É mais fácil dizer que é capaz de ser uma luz o facto de um país doador decidir reduzir o apoio que presta ao país por não se sentir satisfeito com o desempenho do governo em certas áreas previamente acordadas. Mas talvez é um pouco mais complicado gerir as consequências de uma tal decisão sobre os planos de desenvolvimento do país.
De qualquer modo, os próprios países da Europa possivelmente não estariam onde estão hoje se depois da segunda grande guerra não tivessem beneficiado do Plano Marshal que ajudou-os a reconstruir as suas economias.
As relações entre o doador e o recipiente da ajuda são inevitavelmente problemáticas, particularmente quando questões políticas sensíveis entram em jogo, numa situação em que o país receptor da ajuda vê-se obrigado a ter que fazer um realinhamento político interno para garantir que os fluxos da ajuda continuem ininterruptos, e literalmente ter que prestar contas ao doador.
Mas a condição de dependência tem inevitavelmente essa dinâmica por vezes intragável. Ninguém quer que alguém de fora tenha que lhe ditar como é que deve gerir a vida política interna do seu próprio país.
Acontece, porém, que Moçambique é um país altamente dependente da ajuda externa, e possui por isso poucas alternativas de afirmar em pleno a sua soberania.
É por isso que a luta pela soberania económica afigura-se de uma importância crucial como o pressuposto básico para o pleno exercício da soberania política.
É nesse contexto que devem ser interpretados os anúncios que têm estado a ser feitos por alguns países, notavelmente a Suécia, de reduzir ou de manter a sua ajuda aos actuais níveis.
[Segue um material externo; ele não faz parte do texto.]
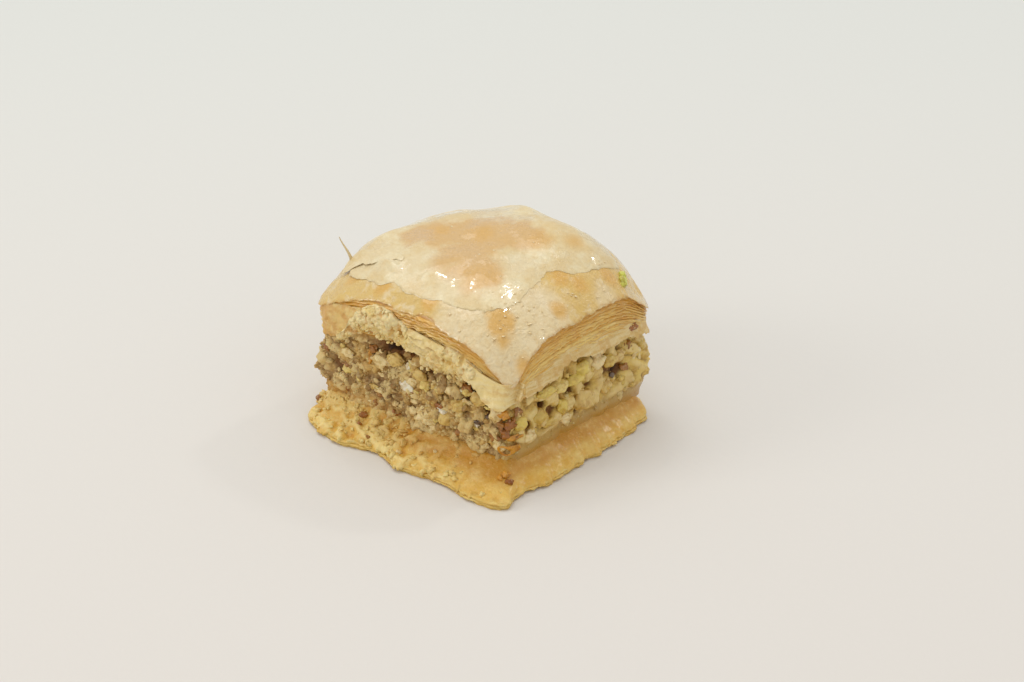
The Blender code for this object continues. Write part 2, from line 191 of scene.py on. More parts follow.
# Drops of syrup on the lid: x and y of a group, how far it spreads and how many
SYRUP_SPOTS = ((16, -11, 2.2, 16), (18, -15, 2.0, 12), (20.5, -17.5, 1.4, 8), (20.5, -8, 1.6, 10),
               (13, -9, 2.0, 8), (21.5, 0.5, 0.8, 5), (24.5, 7, 0.8, 4), (8.5, -17.5, 1.5, 4),
               (19.5, 12, 1.5, 4), (2, 4, 5.0, 8))

# The photograph's frame
PICTURE_WIDTH = 1024
FOCAL_PIXELS = 2400.0
CAMERA_AZIMUTH = math.radians(38.6)
CAMERA_ELEVATION = math.radians(28.5)
CAMERA_DISTANCE = 488.0
AIM_HEIGHT = 14.0
AIM_RIGHT_PIXELS = -28.8
AIM_DOWN_PIXELS = 5.2


# Materials
def paint(red, green, blue):
    """A colour as it shows in the photograph, from 0 to 255, in linear light."""
    parts = [value / 255 for value in (red, green, blue)]
    return (*[part / 12.92 if part < 0.04045 else ((part + 0.055) / 1.055) ** 2.4 for part in parts], 1)


class Wire:
    """A node's output. Sums on it add Math nodes."""

    def __init__(self, recipe, socket):
        self.recipe = recipe
        self.socket = socket

    def math(self, operation, *others):
        values = dict(enumerate((self, *others)))
        return self.recipe.add("ShaderNodeMath", {"operation": operation}, values)

    def __add__(self, other):
        return self.math("ADD", other)

    def __mul__(self, other):
        return self.math("MULTIPLY", other)

    def __sub__(self, other):
        return self.math("SUBTRACT", other)

    def __rsub__(self, other):
        return self.recipe.add("ShaderNodeMath", {"operation": "SUBTRACT"}, {0: other, 1: self})

    __radd__ = __add__
    __rmul__ = __mul__

    def least(self, other):
        return self.math("MINIMUM", other)

    def most(self, other):
        return self.math("MAXIMUM", other)

    def between(self, low, high):
        """0 below low and 1 above high, with a soft step."""
        values = {"Value": self, "From Min": low, "From Max": high}
        return self.recipe.add("ShaderNodeMapRange", {"interpolation_type": "SMOOTHSTEP"}, values)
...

Mas será imprudente concluir que essas decisões são completamente descabidas, ou que constituam actos de ingerência externa nos assuntos internos de Moçambique. Em alguns casos as exigências dos doadores reflectem também algumas preocupações internas que têm sido levantadas pelos vários sectores que constituem a sociedade moçambicana.
Para não falarmos em termos vagos, é preciso notar que questões relacionadas com os procedimentos administrativos no que diz respeito à utilização dos fundos públicos são preocupações que transcendem a visão dos doadores sobre o processo moçambicano.
No passado já fizemos referência à maneira como alguns concursos públicos são realizados, girando invariavelmente em torno dos mesmos actores, enquanto outros agentes económicos continuam acantonados na periferia.
Há uma segunda questão que tem sido insistentemente levantada mas cuja resposta recusa-se a surgir. Trata-se de situações de conflito de interesses envolvendo figuras seniores do governo, em concorrência com outros actores, mas que são eles próprios quem em última instância deve tomar a decisão final.
O conflito de interesses neste caso provoca situações em que o governante, no lugar de concentrar todos os seus esforços na acção governativa, passa a dedicar uma parte considerável do seu tempo e talento a gerir negócios e negociar contratos.
Moçambique pode perfeitamente poupar-se dos embaraços pelo que tem que passar se o governo fazer passar ao nível do parlamento um instrumento legal no qual esteja claramente definido quais são os limites de acção na esfera empresarial que devem ser impostos a figuras ligadas ao governo.
Há uma terceira área cuja importância não pode ser descurada. É a área da justiça, onde a transparência na tramitação de casos e a integridade dos funcionários a ela ligados é de suprema importância. Infelizmente há uma multiplicação de incidentes envolvendo este sector que levam a concluir que o governo está a ficar habituado a dar-se tiros nos pés.
O governo não terá que corresponder às exigências que lhe estão as ser feitas como forma de dar satisfações aos doadores e levá-los a aumentarem os seus pacotes de ajuda.
O governo deve, em primeiro lugar, lealdade ao povo moçambicano, que é quem lhe dá confiança com o seu voto.